(Modeling code records)
________

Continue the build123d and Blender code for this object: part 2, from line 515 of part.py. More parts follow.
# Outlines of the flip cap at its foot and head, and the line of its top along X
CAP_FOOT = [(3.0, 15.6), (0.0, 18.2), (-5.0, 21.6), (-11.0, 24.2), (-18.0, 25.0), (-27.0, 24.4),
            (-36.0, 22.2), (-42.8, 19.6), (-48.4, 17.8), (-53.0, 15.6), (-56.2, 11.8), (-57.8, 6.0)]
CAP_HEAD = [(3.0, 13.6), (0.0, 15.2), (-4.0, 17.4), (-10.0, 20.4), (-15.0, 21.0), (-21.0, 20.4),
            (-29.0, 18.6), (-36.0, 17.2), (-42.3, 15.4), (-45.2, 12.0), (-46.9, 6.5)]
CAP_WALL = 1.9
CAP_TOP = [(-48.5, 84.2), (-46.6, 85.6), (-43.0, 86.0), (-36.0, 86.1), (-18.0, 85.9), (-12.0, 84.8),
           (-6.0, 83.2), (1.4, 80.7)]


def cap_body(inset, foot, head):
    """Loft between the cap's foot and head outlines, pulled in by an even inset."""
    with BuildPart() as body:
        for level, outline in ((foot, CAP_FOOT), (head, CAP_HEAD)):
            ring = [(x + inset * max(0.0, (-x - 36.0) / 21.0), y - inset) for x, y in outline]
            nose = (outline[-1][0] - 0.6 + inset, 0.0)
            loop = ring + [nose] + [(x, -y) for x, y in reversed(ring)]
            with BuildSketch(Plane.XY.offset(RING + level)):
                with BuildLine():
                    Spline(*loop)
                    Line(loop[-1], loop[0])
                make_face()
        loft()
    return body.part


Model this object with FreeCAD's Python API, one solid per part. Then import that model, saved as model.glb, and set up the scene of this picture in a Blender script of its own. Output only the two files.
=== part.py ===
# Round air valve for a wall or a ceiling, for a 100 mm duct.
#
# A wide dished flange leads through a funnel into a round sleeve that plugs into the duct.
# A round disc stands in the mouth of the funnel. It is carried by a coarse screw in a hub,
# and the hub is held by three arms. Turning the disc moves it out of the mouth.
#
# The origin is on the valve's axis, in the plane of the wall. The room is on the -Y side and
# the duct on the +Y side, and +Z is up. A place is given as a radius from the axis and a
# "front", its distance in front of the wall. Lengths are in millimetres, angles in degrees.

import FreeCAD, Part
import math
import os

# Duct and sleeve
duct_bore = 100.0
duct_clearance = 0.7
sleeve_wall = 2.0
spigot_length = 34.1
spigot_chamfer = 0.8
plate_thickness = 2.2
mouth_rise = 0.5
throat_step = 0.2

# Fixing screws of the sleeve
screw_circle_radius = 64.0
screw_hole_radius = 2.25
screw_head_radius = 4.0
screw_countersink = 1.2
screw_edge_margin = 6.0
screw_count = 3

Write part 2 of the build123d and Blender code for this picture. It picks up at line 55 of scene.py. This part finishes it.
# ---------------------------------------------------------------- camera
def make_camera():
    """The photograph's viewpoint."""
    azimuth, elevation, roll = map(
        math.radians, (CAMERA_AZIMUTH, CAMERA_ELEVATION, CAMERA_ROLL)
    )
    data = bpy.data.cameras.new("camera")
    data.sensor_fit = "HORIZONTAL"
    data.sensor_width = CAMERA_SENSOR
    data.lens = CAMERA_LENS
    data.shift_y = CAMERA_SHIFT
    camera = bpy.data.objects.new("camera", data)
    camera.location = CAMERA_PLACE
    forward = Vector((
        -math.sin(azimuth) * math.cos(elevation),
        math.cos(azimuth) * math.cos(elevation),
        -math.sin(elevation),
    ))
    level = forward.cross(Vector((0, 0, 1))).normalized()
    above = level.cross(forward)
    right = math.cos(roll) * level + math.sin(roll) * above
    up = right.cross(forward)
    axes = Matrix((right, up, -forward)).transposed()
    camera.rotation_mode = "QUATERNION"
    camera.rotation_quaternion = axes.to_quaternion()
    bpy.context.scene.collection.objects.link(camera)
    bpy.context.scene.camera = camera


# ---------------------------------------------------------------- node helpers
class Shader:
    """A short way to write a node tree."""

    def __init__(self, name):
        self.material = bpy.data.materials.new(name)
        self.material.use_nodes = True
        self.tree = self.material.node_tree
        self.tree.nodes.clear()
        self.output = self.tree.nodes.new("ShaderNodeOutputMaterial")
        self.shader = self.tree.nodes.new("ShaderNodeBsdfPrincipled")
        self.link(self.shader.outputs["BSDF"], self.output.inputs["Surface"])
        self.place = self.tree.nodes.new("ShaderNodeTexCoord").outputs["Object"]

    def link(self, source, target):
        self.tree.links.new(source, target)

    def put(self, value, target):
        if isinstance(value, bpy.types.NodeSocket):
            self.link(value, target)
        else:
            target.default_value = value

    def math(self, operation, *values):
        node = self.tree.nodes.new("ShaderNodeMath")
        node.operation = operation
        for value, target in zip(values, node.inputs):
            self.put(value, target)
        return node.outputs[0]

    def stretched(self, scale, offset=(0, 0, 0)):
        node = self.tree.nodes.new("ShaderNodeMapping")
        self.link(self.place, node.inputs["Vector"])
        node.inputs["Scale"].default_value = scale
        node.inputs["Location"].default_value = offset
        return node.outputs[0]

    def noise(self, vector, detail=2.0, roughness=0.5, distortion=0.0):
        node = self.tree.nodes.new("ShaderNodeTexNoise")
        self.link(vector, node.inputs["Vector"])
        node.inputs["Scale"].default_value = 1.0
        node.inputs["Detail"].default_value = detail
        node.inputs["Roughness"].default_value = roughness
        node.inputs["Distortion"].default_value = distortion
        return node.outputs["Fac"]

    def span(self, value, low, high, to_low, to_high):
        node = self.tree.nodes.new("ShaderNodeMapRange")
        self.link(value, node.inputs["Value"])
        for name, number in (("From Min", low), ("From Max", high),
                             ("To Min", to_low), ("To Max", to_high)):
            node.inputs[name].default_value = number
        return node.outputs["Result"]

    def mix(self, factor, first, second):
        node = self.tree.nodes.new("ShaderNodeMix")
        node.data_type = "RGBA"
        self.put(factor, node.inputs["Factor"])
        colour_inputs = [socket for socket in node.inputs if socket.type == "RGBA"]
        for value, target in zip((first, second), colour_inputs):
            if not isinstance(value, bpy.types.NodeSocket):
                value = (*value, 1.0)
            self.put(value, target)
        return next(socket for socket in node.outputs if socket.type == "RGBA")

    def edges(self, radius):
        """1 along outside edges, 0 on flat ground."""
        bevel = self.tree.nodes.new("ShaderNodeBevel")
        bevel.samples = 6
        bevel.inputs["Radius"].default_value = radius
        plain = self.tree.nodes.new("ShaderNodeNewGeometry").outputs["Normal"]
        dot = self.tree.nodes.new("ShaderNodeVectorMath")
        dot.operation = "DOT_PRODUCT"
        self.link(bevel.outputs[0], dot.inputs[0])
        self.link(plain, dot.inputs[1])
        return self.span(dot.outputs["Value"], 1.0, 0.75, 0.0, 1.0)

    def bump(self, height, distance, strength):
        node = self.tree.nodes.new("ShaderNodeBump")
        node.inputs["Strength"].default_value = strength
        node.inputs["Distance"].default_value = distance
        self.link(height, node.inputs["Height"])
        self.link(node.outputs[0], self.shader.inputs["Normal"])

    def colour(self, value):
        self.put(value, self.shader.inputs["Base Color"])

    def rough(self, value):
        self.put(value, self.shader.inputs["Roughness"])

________

TASK GOAL:
Transcribe each entry precisely, missing none.

RESULT OF THE TASK:
Continue the build123d and Blender code for this object: part 2, from line 515 of part.py. More parts follow.
# Outlines of the flip cap at its foot and head, and the line of its top along X
CAP_FOOT = [(3.0, 15.6), (0.0, 18.2), (-5.0, 21.6), (-11.0, 24.2), (-18.0, 25.0), (-27.0, 24.4),
            (-36.0, 22.2), (-42.8, 19.6), (-48.4, 17.8), (-53.0, 15.6), (-56.2, 11.8), (-57.8, 6.0)]
CAP_HEAD = [(3.0, 13.6), (0.0, 15.2), (-4.0, 17.4), (-10.0, 20.4), (-15.0, 21.0), (-21.0, 20.4),
            (-29.0, 18.6), (-36.0, 17.2), (-42.3, 15.4), (-45.2, 12.0), (-46.9, 6.5)]
CAP_WALL = 1.9
CAP_TOP = [(-48.5, 84.2), (-46.6, 85.6), (-43.0, 86.0), (-36.0, 86.1), (-18.0, 85.9), (-12.0, 84.8),
           (-6.0, 83.2), (1.4, 80.7)]


def cap_body(inset, foot, head):
    """Loft between the cap's foot and head outlines, pulled in by an even inset."""
    with BuildPart() as body:
        for level, outline in ((foot, CAP_FOOT), (head, CAP_HEAD)):
            ring = [(x + inset * max(0.0, (-x - 36.0) / 21.0), y - inset) for x, y in outline]
            nose = (outline[-1][0] - 0.6 + inset, 0.0)
            loop = ring + [nose] + [(x, -y) for x, y in reversed(ring)]
            with BuildSketch(Plane.XY.offset(RING + level)):
                with BuildLine():
                    Spline(*loop)
                    Line(loop[-1], loop[0])
                make_face()
        loft()
    return body.part


Model this object with FreeCAD's Python API, one solid per part. Then import that model, saved as model.glb, and set up the scene of this picture in a Blender script of its own. Output only the two files.
=== part.py ===
# Round air valve for a wall or a ceiling, for a 100 mm duct.
#
# A wide dished flange leads through a funnel into a round sleeve that plugs into the duct.
# A round disc stands in the mouth of the funnel. It is carried by a coarse screw in a hub,
# and the hub is held by three arms. Turning the disc moves it out of the mouth.
#
# The origin is on the valve's axis, in the plane of the wall. The room is on the -Y side and
# the duct on the +Y side, and +Z is up. A place is given as a radius from the axis and a
# "front", its distance in front of the wall. Lengths are in millimetres, angles in degrees.

import FreeCAD, Part
import math
import os

# Duct and sleeve
duct_bore = 100.0
duct_clearance = 0.7
sleeve_wall = 2.0
spigot_length = 34.1
spigot_chamfer = 0.8
plate_thickness = 2.2
mouth_rise = 0.5
throat_step = 0.2

# Fixing screws of the sleeve
screw_circle_radius = 64.0
screw_hole_radius = 2.25
screw_head_radius = 4.0
screw_countersink = 1.2
screw_edge_margin = 6.0
screw_count = 3

Write part 2 of the build123d and Blender code for this picture. It picks up at line 55 of scene.py. This part finishes it.
# ---------------------------------------------------------------- camera
def make_camera():
    """The photograph's viewpoint."""
    azimuth, elevation, roll = map(
        math.radians, (CAMERA_AZIMUTH, CAMERA_ELEVATION, CAMERA_ROLL)
    )
    data = bpy.data.cameras.new("camera")
    data.sensor_fit = "HORIZONTAL"
    data.sensor_width = CAMERA_SENSOR
    data.lens = CAMERA_LENS
    data.shift_y = CAMERA_SHIFT
    camera = bpy.data.objects.new("camera", data)
    camera.location = CAMERA_PLACE
    forward = Vector((
        -math.sin(azimuth) * math.cos(elevation),
        math.cos(azimuth) * math.cos(elevation),
        -math.sin(elevation),
    ))
    level = forward.cross(Vector((0, 0, 1))).normalized()
    above = level.cross(forward)
    right = math.cos(roll) * level + math.sin(roll) * above
    up = right.cross(forward)
    axes = Matrix((right, up, -forward)).transposed()
    camera.rotation_mode = "QUATERNION"
    camera.rotation_quaternion = axes.to_quaternion()
    bpy.context.scene.collection.objects.link(camera)
    bpy.context.scene.camera = camera


# ---------------------------------------------------------------- node helpers
class Shader:
    """A short way to write a node tree."""

    def __init__(self, name):
        self.material = bpy.data.materials.new(name)
        self.material.use_nodes = True
        self.tree = self.material.node_tree
        self.tree.nodes.clear()
        self.output = self.tree.nodes.new("ShaderNodeOutputMaterial")
        self.shader = self.tree.nodes.new("ShaderNodeBsdfPrincipled")
        self.link(self.shader.outputs["BSDF"], self.output.inputs["Surface"])
        self.place = self.tree.nodes.new("ShaderNodeTexCoord").outputs["Object"]

    def link(self, source, target):
        self.tree.links.new(source, target)

    def put(self, value, target):
        if isinstance(value, bpy.types.NodeSocket):
            self.link(value, target)
        else:
            target.default_value = value

    def math(self, operation, *values):
        node = self.tree.nodes.new("ShaderNodeMath")
        node.operation = operation
        for value, target in zip(values, node.inputs):
            self.put(value, target)
        return node.outputs[0]

    def stretched(self, scale, offset=(0, 0, 0)):
        node = self.tree.nodes.new("ShaderNodeMapping")
        self.link(self.place, node.inputs["Vector"])
        node.inputs["Scale"].default_value = scale
        node.inputs["Location"].default_value = offset
        return node.outputs[0]

    def noise(self, vector, detail=2.0, roughness=0.5, distortion=0.0):
        node = self.tree.nodes.new("ShaderNodeTexNoise")
        self.link(vector, node.inputs["Vector"])
        node.inputs["Scale"].default_value = 1.0
        node.inputs["Detail"].default_value = detail
        node.inputs["Roughness"].default_value = roughness
        node.inputs["Distortion"].default_value = distortion
        return node.outputs["Fac"]

    def span(self, value, low, high, to_low, to_high):
        node = self.tree.nodes.new("ShaderNodeMapRange")
        self.link(value, node.inputs["Value"])
        for name, number in (("From Min", low), ("From Max", high),
                             ("To Min", to_low), ("To Max", to_high)):
            node.inputs[name].default_value = number
        return node.outputs["Result"]

    def mix(self, factor, first, second):
        node = self.tree.nodes.new("ShaderNodeMix")
        node.data_type = "RGBA"
        self.put(factor, node.inputs["Factor"])
        colour_inputs = [socket for socket in node.inputs if socket.type == "RGBA"]
        for value, target in zip((first, second), colour_inputs):
            if not isinstance(value, bpy.types.NodeSocket):
                value = (*value, 1.0)
            self.put(value, target)
        return next(socket for socket in node.outputs if socket.type == "RGBA")

    def edges(self, radius):
        """1 along outside edges, 0 on flat ground."""
        bevel = self.tree.nodes.new("ShaderNodeBevel")
        bevel.samples = 6
        bevel.inputs["Radius"].default_value = radius
        plain = self.tree.nodes.new("ShaderNodeNewGeometry").outputs["Normal"]
        dot = self.tree.nodes.new("ShaderNodeVectorMath")
        dot.operation = "DOT_PRODUCT"
        self.link(bevel.outputs[0], dot.inputs[0])
        self.link(plain, dot.inputs[1])
        return self.span(dot.outputs["Value"], 1.0, 0.75, 0.0, 1.0)

    def bump(self, height, distance, strength):
        node = self.tree.nodes.new("ShaderNodeBump")
        node.inputs["Strength"].default_value = strength
        node.inputs["Distance"].default_value = distance
        self.link(height, node.inputs["Height"])
        self.link(node.outputs[0], self.shader.inputs["Normal"])

    def colour(self, value):
        self.put(value, self.shader.inputs["Base Color"])

    def rough(self, value):
        self.put(value, self.shader.inputs["Roughness"])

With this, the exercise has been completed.